Stored data entries
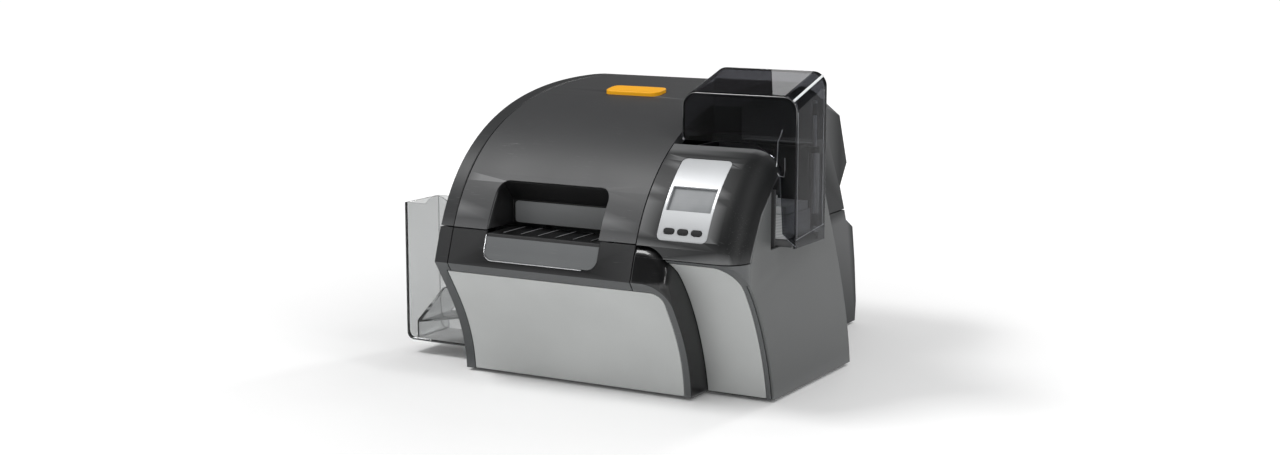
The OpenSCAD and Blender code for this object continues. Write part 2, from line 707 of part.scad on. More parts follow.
// Steel pins of the door hinge and of the cover hinge
pin_l = 16;
module hinge_pins() color("#8d9093") place() {
    for (x = [door_lug_x[0] - 1, door_lug_x[1] + 7 - pin_l])
        bar_x(door_axis[0], door_axis[1], pin_r, x, x + pin_l);
    for (x = cover_pin_x) bar_x(cover_axis[0], cover_axis[1], pin_r, x, x + pin_l);
}
cover_pin_x = [x_cheek + 12, x_seam - 12 - pin_l];

// ---- Top cover ----
window_x0 = x_cheek + 41;
window_x1 = x_seam - 42.5;
window_top = belt_h + 49;
window_r = 12;
cover_end = cover_axis[0];
module window_area(g) {
    translate([window_x0 - g, belt_h - 10]) square([window_x1 - window_x0 + 2 * g,
        window_top - window_r - belt_h + 10]);
    translate([window_x0 + window_r, belt_h - 10]) square([window_x1 - window_x0 - 2 * window_r,
        window_top - belt_h + 10 + g]);
    for (u = [window_x0 + window_r, window_x1 - window_r]) translate([u, window_top - window_r])
        circle(window_r + g);
}
module cover_clip() intersection() {
    translate([-far, belt_h + seam / 2]) square([far + cover_end, far]);
    children();
}
latch_x = [x_cheek + 75, x_cheek + 141];
latch_y = [102, 128];
latch_rise = 4;
latch_travel = 3;
module latch_prism(g) translate([0, 0, belt_h]) linear_extrude(far)
    round_rect([latch_x[0] - g, latch_y[0] - g], [latch_x[1] + g, latch_y[1] + g], 8 + g);
module top_cover() color("#5c5e60") place() {
    difference() {
        along_x(x_cheek + seam / 2, x_seam - seam / 2) cover_clip() body_skin(0, wall);
        along_y(-far, 0) window_area(0);
        latch_prism(fit / 2);
        // Notches for the fixed hinge knuckles
        for (x = cover_pin_x) box([x + 8, cover_axis[0] - knuckle_r - 0.4, cover_axis[1] - 10],
            [x + 15.4, far, far]);
        for (x = cover_pin_x) bar_x(cover_axis[0], cover_axis[1], pin_r + run, x - 0.4,
            x + pin_l + 0.4);
    }
    // Turned-in flanges along both sides
    for (x = [x_cheek + seam / 2, x_seam - seam / 2 - wall]) along_x(x, x + wall)
        cover_clip() body_skin(wall, wall + 8);
    // Well under the latch button
    difference() {
        intersection() {
            latch_prism(fit / 2 + 2);
            along_x(x_cheek, x_seam) body_skin(wall, latch_well + 2);
        }
        intersection() {
            latch_prism(fit / 2);
            along_x(x_cheek, x_seam) difference() {
                body_area(0);
                body_area(latch_well);
            }
        }
    }
    // Hinge knuckles
    for (x = cover_pin_x) difference() {
        union() {
            bar_x(cover_axis[0], cover_axis[1], knuckle_r, x + 1, x + 8);
            along_x(x + 1, x + 8) intersection() {
                body_skin(wall, wall + 7);
                translate([cover_axis[0] - 12, 0]) square([12, far]);
            }
        }
        bar_x(cover_axis[0], cover_axis[1], pin_r + run, x, x + 9);
    }
}
latch_well = 12;
module latch_button() color("#f2a100") place() intersection() {
    latch_prism(0);
    along_x(x_cheek, x_seam) difference() {
        body_area(-latch_rise);
        body_area(latch_well - latch_travel - 1);
    }
}
// Black lining of the card recess: two sides, sloping ceiling and back
recess_y = -27;
liner_t = 2.4;
module recess_area(g) polygon([[-band_reach - 20, belt_h + seam / 2 - 2 * g],
    [recess_y + g, belt_h + seam / 2 - 2 * g], [recess_y + g, belt_h + 26 + 0.6 * g],
    [-49 + 0.4 * g, window_top - 1 + g], [-band_reach - 20, window_top + 2 + g]]);
module recess_liner() color("#101112") place() intersection() {
    along_x(window_x0 - liner_t, window_x1 + liner_t) intersection() {
        body_area(wall);
        translate([-far, belt_h + seam / 2]) square([far, far]);
    }
    difference() {
        along_x(window_x0 - liner_t, window_x1 + liner_t) recess_area(liner_t);
        intersection() {
            along_x(window_x0, window_x1) recess_area(0);
            along_y(-far, 0) window_area(0);
        }
    }
}
module recess_plate() color("#6d7072") place() along_y(recess_y - 1, recess_y)
    round_rect([window_x0 + 3, belt_h + 1.7], [window_x1 - 3, belt_h + 24.5], 4);

// ---- Rear casing ----
hood_start = cover_axis[0] + 5.4;
shoulder_y = back_wall_y + 5;
// Cuts a plane d inside one through the point; it faces turn degrees from the right
// towards the back and leans up by lean degrees
module plane_cut(point, turn, lean, d) translate(point) rotate([0, 0, turn - 90])
    rotate([lean, 0, 0]) translate([-far / 2, -d, -far / 2]) cube(far);
// Flat facet behind the crease of the rear right side, and the chamfer over it
module hood_cut(d) {
    plane_cut([x_rear_side, 315.5, 210], 3, 1.8, d);
    plane_cut([x_rear_side, 340, 250.5], 22.8, 47.7, d);
}
module hood_block(d) difference() {
    along_x(x_left + (d > 0 ? 0 : wall) + fit, x_rear_side - d) intersection() {
        body_area(d);
        translate([shoulder_y + d, rear_seam_h + seam / 2]) square([far, far]);
    }
    box([-far, -far, 0], [x_seam + seam / 2, hood_start, far]);
    hood_cut(d);
}
module rear_upper_shell() color("#3b3c3d") place() difference() {
    union() {
        difference() {
            hood_block(0);
            hood_block(wall);
        }
        // Fixed knuckles of the cover hinge
        for (x = cover_pin_x) {
            bar_x(cover_axis[0], cover_axis[1], knuckle_r, x + 8.4, x + 15);
            along_x(x + 8.4, x + 15) intersection() {
                body_skin(1.5, 9);
                translate([cover_axis[0], 0]) square([12, far]);
            }
        }
    }
    for (x = cover_pin_x) bar_x(cover_axis[0], cover_axis[1], pin_r + 0.01, x, x + pin_l + 1);
    // The left cheek's skin and wall pass outside
    along_x(x_left - 1, x_cheek + fit) difference() {
        body_area(-1);
        body_area(wall + fit / 2);
    }
}
port_x = x_left + 30;
module rear_lower_shell() color("#454647") place() difference() {
    along_x(x_left + wall + fit / 2, x_rear_side) intersection() {
        body_area(0);
        translate([10, 0]) square([far, rear_seam_h - seam / 2]);
    }
    along_x(x_left - 1, x_rear_side - wall) body_area(wall);
    // Open at the front, where the tower and the left side close the body
    box([-far, -far, -1], [x_rear_side - wall, rear_y - 60, far]);
    along_x(-far, 1)
        polygon(concat([[-far, skirt_z - 5]], inset(tower_rear, fit), [[-far, far]]));
    // Openings for the sockets, the switch and the fan
    box([port_x, 300, 24], [port_x + 110, far, 60]);
    bar_y(fan_x, fan_z, 26, 300, far);
}
fan_x = x_seam - 50;
fan_z = 62;

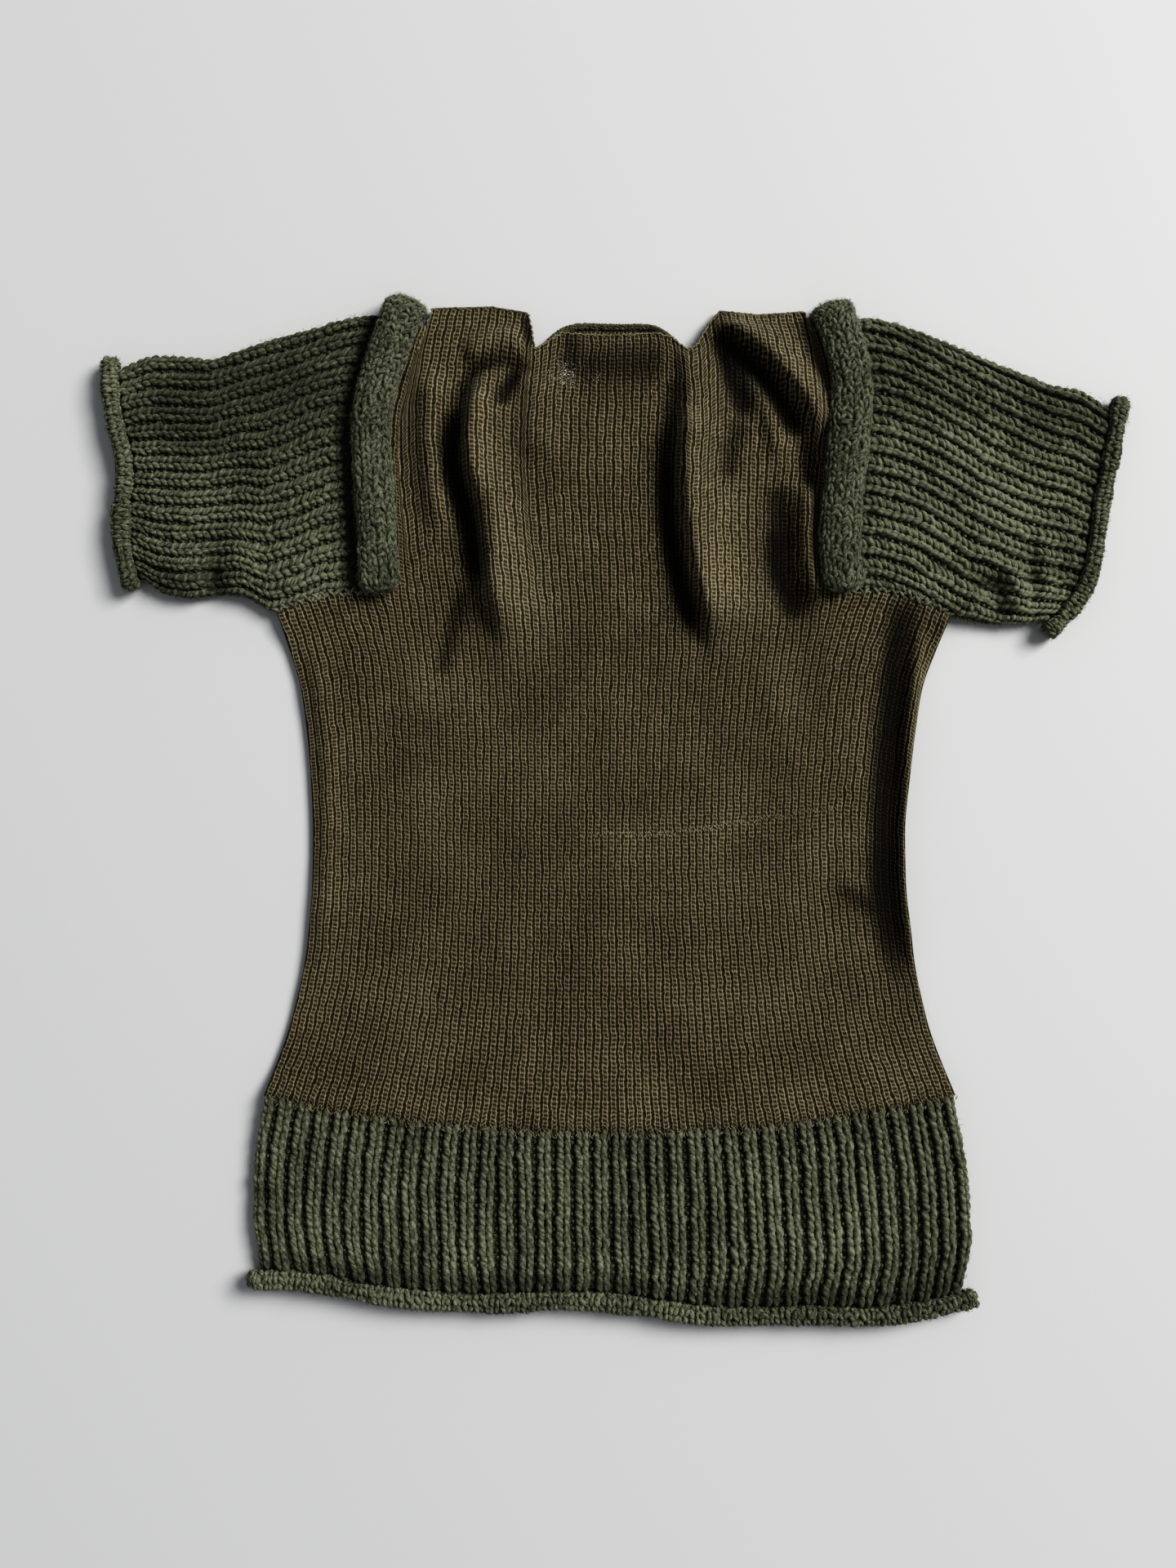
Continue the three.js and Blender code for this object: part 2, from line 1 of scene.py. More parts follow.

▶ [Task description]
Please reproduce the entire listing, exactly as shown.

▶ [Exercise response]
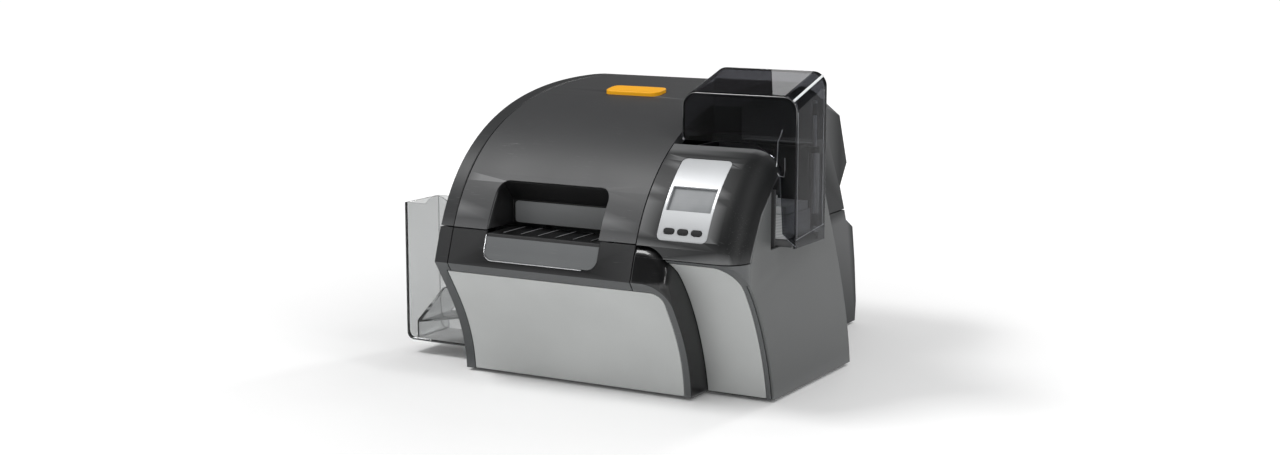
The OpenSCAD and Blender code for this object continues. Write part 2, from line 707 of part.scad on. More parts follow.
// Steel pins of the door hinge and of the cover hinge
pin_l = 16;
module hinge_pins() color("#8d9093") place() {
    for (x = [door_lug_x[0] - 1, door_lug_x[1] + 7 - pin_l])
        bar_x(door_axis[0], door_axis[1], pin_r, x, x + pin_l);
    for (x = cover_pin_x) bar_x(cover_axis[0], cover_axis[1], pin_r, x, x + pin_l);
}
cover_pin_x = [x_cheek + 12, x_seam - 12 - pin_l];

// ---- Top cover ----
window_x0 = x_cheek + 41;
window_x1 = x_seam - 42.5;
window_top = belt_h + 49;
window_r = 12;
cover_end = cover_axis[0];
module window_area(g) {
    translate([window_x0 - g, belt_h - 10]) square([window_x1 - window_x0 + 2 * g,
        window_top - window_r - belt_h + 10]);
    translate([window_x0 + window_r, belt_h - 10]) square([window_x1 - window_x0 - 2 * window_r,
        window_top - belt_h + 10 + g]);
    for (u = [window_x0 + window_r, window_x1 - window_r]) translate([u, window_top - window_r])
        circle(window_r + g);
}
module cover_clip() intersection() {
    translate([-far, belt_h + seam / 2]) square([far + cover_end, far]);
    children();
}
latch_x = [x_cheek + 75, x_cheek + 141];
latch_y = [102, 128];
latch_rise = 4;
latch_travel = 3;
module latch_prism(g) translate([0, 0, belt_h]) linear_extrude(far)
    round_rect([latch_x[0] - g, latch_y[0] - g], [latch_x[1] + g, latch_y[1] + g], 8 + g);
module top_cover() color("#5c5e60") place() {
    difference() {
        along_x(x_cheek + seam / 2, x_seam - seam / 2) cover_clip() body_skin(0, wall);
        along_y(-far, 0) window_area(0);
        latch_prism(fit / 2);
        // Notches for the fixed hinge knuckles
        for (x = cover_pin_x) box([x + 8, cover_axis[0] - knuckle_r - 0.4, cover_axis[1] - 10],
            [x + 15.4, far, far]);
        for (x = cover_pin_x) bar_x(cover_axis[0], cover_axis[1], pin_r + run, x - 0.4,
            x + pin_l + 0.4);
    }
    // Turned-in flanges along both sides
    for (x = [x_cheek + seam / 2, x_seam - seam / 2 - wall]) along_x(x, x + wall)
        cover_clip() body_skin(wall, wall + 8);
    // Well under the latch button
    difference() {
        intersection() {
            latch_prism(fit / 2 + 2);
            along_x(x_cheek, x_seam) body_skin(wall, latch_well + 2);
        }
        intersection() {
            latch_prism(fit / 2);
            along_x(x_cheek, x_seam) difference() {
                body_area(0);
                body_area(latch_well);
            }
        }
    }
    // Hinge knuckles
    for (x = cover_pin_x) difference() {
        union() {
            bar_x(cover_axis[0], cover_axis[1], knuckle_r, x + 1, x + 8);
            along_x(x + 1, x + 8) intersection() {
                body_skin(wall, wall + 7);
                translate([cover_axis[0] - 12, 0]) square([12, far]);
            }
        }
        bar_x(cover_axis[0], cover_axis[1], pin_r + run, x, x + 9);
    }
}
latch_well = 12;
module latch_button() color("#f2a100") place() intersection() {
    latch_prism(0);
    along_x(x_cheek, x_seam) difference() {
        body_area(-latch_rise);
        body_area(latch_well - latch_travel - 1);
    }
}
// Black lining of the card recess: two sides, sloping ceiling and back
recess_y = -27;
liner_t = 2.4;
module recess_area(g) polygon([[-band_reach - 20, belt_h + seam / 2 - 2 * g],
    [recess_y + g, belt_h + seam / 2 - 2 * g], [recess_y + g, belt_h + 26 + 0.6 * g],
    [-49 + 0.4 * g, window_top - 1 + g], [-band_reach - 20, window_top + 2 + g]]);
module recess_liner() color("#101112") place() intersection() {
    along_x(window_x0 - liner_t, window_x1 + liner_t) intersection() {
        body_area(wall);
        translate([-far, belt_h + seam / 2]) square([far, far]);
    }
    difference() {
        along_x(window_x0 - liner_t, window_x1 + liner_t) recess_area(liner_t);
        intersection() {
            along_x(window_x0, window_x1) recess_area(0);
            along_y(-far, 0) window_area(0);
        }
    }
}
module recess_plate() color("#6d7072") place() along_y(recess_y - 1, recess_y)
    round_rect([window_x0 + 3, belt_h + 1.7], [window_x1 - 3, belt_h + 24.5], 4);

// ---- Rear casing ----
hood_start = cover_axis[0] + 5.4;
shoulder_y = back_wall_y + 5;
// Cuts a plane d inside one through the point; it faces turn degrees from the right
// towards the back and leans up by lean degrees
module plane_cut(point, turn, lean, d) translate(point) rotate([0, 0, turn - 90])
    rotate([lean, 0, 0]) translate([-far / 2, -d, -far / 2]) cube(far);
// Flat facet behind the crease of the rear right side, and the chamfer over it
module hood_cut(d) {
    plane_cut([x_rear_side, 315.5, 210], 3, 1.8, d);
    plane_cut([x_rear_side, 340, 250.5], 22.8, 47.7, d);
}
module hood_block(d) difference() {
    along_x(x_left + (d > 0 ? 0 : wall) + fit, x_rear_side - d) intersection() {
        body_area(d);
        translate([shoulder_y + d, rear_seam_h + seam / 2]) square([far, far]);
    }
    box([-far, -far, 0], [x_seam + seam / 2, hood_start, far]);
    hood_cut(d);
}
module rear_upper_shell() color("#3b3c3d") place() difference() {
    union() {
        difference() {
            hood_block(0);
            hood_block(wall);
        }
        // Fixed knuckles of the cover hinge
        for (x = cover_pin_x) {
            bar_x(cover_axis[0], cover_axis[1], knuckle_r, x + 8.4, x + 15);
            along_x(x + 8.4, x + 15) intersection() {
                body_skin(1.5, 9);
                translate([cover_axis[0], 0]) square([12, far]);
            }
        }
    }
    for (x = cover_pin_x) bar_x(cover_axis[0], cover_axis[1], pin_r + 0.01, x, x + pin_l + 1);
    // The left cheek's skin and wall pass outside
    along_x(x_left - 1, x_cheek + fit) difference() {
        body_area(-1);
        body_area(wall + fit / 2);
    }
}
port_x = x_left + 30;
module rear_lower_shell() color("#454647") place() difference() {
    along_x(x_left + wall + fit / 2, x_rear_side) intersection() {
        body_area(0);
        translate([10, 0]) square([far, rear_seam_h - seam / 2]);
    }
    along_x(x_left - 1, x_rear_side - wall) body_area(wall);
    // Open at the front, where the tower and the left side close the body
    box([-far, -far, -1], [x_rear_side - wall, rear_y - 60, far]);
    along_x(-far, 1)
        polygon(concat([[-far, skirt_z - 5]], inset(tower_rear, fit), [[-far, far]]));
    // Openings for the sockets, the switch and the fan
    box([port_x, 300, 24], [port_x + 110, far, 60]);
    bar_y(fan_x, fan_z, 26, 300, far);
}
fan_x = x_seam - 50;
fan_z = 62;

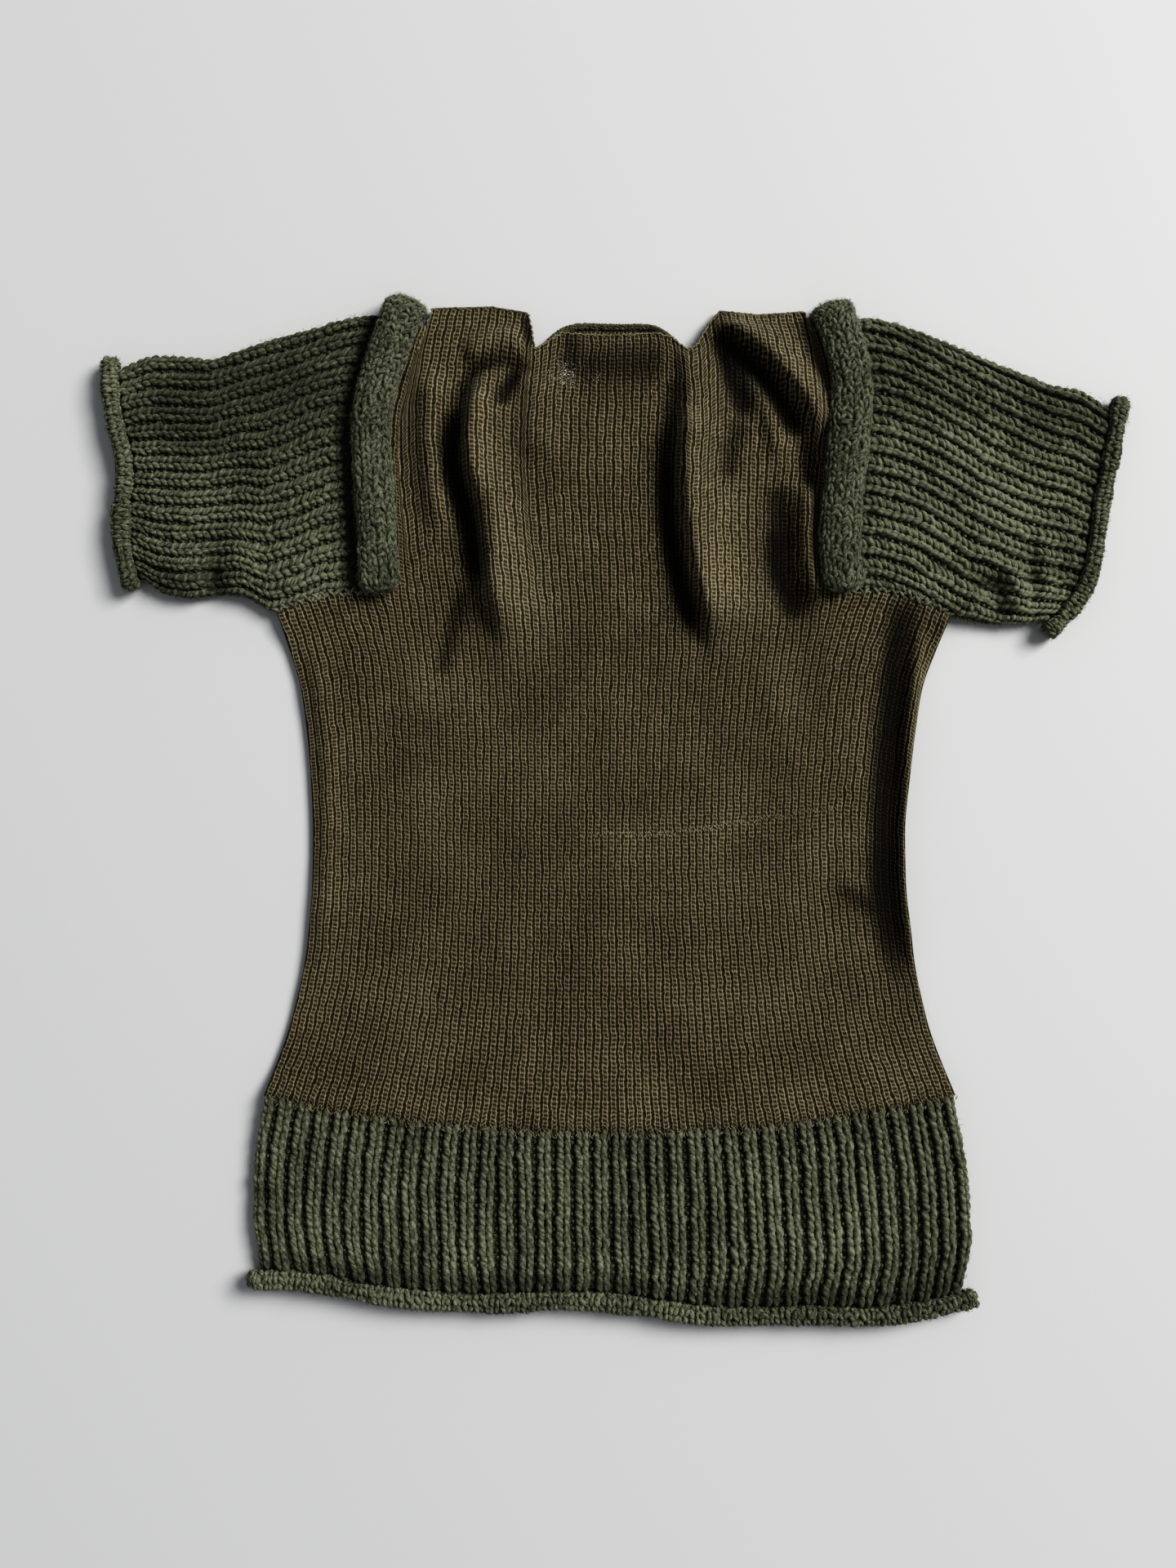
Continue the three.js and Blender code for this object: part 2, from line 1 of scene.py. More parts follow.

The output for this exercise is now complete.